GOAL OF THE EXERCISE —
Quote exactly, and only, the lines of the material below from the line with "Reconstruct the object" through the line with "from math import cos, degrees, radians, sin".

MATERIAL FOR THIS TASK —
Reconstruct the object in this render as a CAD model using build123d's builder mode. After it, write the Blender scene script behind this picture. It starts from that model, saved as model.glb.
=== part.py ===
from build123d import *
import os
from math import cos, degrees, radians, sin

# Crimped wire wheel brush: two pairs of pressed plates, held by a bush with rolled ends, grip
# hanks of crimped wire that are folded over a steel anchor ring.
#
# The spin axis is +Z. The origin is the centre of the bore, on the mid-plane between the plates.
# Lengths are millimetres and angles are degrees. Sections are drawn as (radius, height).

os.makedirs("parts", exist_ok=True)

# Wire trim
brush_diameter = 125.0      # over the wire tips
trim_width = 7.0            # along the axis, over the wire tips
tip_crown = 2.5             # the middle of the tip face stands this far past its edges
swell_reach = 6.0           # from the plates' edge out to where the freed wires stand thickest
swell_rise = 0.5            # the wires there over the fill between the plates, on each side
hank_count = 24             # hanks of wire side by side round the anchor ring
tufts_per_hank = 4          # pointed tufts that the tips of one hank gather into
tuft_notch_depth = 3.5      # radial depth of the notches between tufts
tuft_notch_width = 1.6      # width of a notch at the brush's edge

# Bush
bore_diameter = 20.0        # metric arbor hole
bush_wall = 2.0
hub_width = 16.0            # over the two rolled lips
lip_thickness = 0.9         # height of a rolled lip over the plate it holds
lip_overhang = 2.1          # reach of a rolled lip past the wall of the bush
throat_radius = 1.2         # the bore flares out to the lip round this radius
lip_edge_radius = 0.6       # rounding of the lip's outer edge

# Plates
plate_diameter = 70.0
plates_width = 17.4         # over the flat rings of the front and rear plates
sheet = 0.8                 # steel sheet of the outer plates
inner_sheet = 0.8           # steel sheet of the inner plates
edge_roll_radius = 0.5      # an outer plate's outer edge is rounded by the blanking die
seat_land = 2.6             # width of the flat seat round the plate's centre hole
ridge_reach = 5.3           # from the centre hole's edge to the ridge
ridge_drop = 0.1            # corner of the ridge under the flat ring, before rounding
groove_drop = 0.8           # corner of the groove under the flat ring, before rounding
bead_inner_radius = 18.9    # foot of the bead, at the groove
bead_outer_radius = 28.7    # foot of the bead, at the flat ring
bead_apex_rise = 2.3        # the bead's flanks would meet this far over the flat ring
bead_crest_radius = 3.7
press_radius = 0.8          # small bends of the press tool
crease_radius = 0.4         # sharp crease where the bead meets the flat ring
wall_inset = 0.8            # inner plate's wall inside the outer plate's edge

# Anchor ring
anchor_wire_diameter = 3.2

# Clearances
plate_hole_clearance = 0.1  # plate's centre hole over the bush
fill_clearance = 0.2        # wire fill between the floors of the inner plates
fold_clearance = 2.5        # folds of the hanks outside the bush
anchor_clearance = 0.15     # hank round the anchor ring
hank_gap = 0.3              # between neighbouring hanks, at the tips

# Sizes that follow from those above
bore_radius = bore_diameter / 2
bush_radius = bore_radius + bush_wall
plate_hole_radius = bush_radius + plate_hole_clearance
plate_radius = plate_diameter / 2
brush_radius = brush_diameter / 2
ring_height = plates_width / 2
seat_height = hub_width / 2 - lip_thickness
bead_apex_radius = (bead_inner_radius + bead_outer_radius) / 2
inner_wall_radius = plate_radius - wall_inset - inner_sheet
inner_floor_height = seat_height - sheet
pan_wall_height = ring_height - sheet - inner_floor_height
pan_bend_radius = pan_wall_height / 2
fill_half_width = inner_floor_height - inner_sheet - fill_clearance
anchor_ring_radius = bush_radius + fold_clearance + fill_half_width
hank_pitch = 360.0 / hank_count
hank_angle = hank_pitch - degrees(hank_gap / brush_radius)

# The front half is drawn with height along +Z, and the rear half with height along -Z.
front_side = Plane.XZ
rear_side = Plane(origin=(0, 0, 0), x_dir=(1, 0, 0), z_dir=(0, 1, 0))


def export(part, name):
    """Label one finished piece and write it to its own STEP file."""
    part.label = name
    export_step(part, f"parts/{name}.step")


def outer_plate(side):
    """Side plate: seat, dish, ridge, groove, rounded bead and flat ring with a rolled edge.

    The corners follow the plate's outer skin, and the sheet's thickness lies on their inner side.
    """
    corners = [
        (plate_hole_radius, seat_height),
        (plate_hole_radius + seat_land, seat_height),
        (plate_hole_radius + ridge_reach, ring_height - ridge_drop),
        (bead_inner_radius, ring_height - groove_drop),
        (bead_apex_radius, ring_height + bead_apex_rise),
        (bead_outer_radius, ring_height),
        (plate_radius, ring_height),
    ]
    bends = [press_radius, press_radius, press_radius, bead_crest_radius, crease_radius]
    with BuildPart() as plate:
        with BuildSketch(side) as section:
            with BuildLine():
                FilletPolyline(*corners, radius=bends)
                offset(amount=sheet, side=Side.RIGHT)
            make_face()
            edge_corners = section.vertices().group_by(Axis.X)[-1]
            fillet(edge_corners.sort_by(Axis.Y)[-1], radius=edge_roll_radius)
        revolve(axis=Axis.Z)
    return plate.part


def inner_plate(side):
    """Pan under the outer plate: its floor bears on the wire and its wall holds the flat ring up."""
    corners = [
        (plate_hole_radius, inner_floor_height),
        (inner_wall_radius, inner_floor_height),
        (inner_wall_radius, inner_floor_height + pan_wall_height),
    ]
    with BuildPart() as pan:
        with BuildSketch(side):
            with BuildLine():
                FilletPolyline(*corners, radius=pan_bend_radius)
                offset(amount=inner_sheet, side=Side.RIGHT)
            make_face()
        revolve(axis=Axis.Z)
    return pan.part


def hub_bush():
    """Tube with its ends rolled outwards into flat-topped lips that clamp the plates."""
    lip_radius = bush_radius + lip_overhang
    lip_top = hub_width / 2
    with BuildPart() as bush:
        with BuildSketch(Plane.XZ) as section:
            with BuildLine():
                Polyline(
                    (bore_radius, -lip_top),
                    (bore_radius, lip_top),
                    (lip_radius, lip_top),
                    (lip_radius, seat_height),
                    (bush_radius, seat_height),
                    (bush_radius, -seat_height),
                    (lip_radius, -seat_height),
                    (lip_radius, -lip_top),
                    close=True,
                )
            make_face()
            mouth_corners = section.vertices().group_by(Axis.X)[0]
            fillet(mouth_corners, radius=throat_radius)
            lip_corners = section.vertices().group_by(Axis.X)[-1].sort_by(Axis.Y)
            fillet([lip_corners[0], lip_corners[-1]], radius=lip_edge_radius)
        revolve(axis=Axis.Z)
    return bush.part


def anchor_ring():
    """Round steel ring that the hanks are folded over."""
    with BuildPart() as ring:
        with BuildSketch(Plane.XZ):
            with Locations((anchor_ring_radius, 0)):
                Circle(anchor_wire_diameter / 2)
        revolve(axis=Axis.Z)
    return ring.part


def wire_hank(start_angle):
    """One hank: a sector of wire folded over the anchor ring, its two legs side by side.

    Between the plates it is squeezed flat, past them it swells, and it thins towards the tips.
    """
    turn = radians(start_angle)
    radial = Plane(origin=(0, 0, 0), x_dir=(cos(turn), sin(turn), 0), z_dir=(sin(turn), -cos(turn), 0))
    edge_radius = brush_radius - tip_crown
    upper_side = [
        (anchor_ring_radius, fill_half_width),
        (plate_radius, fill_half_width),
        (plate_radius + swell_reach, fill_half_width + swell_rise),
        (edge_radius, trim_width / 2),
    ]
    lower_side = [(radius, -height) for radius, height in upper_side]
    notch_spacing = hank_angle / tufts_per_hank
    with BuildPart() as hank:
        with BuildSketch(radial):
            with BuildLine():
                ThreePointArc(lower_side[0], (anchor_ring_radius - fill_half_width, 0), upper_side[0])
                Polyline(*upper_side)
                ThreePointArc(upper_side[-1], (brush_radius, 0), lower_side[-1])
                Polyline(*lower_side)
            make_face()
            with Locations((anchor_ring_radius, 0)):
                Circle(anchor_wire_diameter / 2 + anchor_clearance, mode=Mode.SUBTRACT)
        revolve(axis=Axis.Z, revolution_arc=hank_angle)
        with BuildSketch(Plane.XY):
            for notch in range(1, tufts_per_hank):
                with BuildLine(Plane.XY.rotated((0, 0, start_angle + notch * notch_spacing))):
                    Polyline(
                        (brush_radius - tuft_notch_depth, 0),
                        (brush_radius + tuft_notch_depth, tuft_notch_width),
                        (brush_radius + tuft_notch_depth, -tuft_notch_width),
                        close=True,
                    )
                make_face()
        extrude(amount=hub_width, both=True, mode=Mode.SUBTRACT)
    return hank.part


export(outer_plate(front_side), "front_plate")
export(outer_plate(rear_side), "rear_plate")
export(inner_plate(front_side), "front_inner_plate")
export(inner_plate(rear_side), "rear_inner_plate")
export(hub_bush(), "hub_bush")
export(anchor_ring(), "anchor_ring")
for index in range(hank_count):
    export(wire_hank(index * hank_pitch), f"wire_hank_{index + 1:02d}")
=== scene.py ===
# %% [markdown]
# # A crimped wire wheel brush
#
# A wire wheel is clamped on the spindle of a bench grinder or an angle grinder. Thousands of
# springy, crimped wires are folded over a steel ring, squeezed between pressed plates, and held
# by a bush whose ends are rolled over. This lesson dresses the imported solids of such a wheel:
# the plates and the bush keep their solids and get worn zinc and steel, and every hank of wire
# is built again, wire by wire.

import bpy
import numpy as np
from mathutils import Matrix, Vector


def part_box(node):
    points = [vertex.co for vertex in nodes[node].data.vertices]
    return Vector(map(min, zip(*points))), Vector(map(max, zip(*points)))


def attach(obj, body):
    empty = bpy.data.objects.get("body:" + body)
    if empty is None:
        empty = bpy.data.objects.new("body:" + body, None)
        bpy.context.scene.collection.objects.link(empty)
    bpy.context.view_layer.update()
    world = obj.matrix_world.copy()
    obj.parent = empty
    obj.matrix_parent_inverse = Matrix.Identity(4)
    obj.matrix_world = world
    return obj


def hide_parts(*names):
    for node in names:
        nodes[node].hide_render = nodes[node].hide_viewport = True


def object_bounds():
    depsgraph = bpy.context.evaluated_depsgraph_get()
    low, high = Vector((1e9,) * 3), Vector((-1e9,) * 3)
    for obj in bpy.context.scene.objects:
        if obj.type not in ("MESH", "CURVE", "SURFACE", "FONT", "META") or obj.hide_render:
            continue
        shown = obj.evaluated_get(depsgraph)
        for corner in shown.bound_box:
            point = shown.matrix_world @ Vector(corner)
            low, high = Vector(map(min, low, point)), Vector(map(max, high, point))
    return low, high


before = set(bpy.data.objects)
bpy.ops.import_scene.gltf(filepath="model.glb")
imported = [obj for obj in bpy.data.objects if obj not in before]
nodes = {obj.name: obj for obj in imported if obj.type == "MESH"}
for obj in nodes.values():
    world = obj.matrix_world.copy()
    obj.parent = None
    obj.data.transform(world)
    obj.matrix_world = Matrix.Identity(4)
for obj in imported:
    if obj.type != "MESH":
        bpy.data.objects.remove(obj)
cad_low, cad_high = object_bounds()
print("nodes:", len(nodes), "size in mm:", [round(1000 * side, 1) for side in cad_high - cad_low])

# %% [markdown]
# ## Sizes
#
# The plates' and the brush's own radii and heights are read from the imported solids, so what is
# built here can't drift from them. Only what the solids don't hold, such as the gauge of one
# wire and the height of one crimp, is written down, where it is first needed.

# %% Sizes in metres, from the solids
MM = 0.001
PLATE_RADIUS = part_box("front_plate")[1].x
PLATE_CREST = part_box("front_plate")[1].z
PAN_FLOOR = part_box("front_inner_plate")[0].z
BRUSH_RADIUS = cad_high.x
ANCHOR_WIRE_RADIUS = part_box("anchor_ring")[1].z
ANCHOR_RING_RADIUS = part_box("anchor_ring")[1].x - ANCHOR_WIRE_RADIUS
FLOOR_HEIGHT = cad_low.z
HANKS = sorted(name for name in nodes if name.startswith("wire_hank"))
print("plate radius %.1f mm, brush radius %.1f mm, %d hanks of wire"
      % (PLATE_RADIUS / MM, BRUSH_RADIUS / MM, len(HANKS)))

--

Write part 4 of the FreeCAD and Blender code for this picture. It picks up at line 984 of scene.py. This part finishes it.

ANSWER FOR THIS EXERCISE —
Reconstruct the object in this render as a CAD model using build123d's builder mode. After it, write the Blender scene script behind this picture. It starts from that model, saved as model.glb.
=== part.py ===
from build123d import *
import os
from math import cos, degrees, radians, sin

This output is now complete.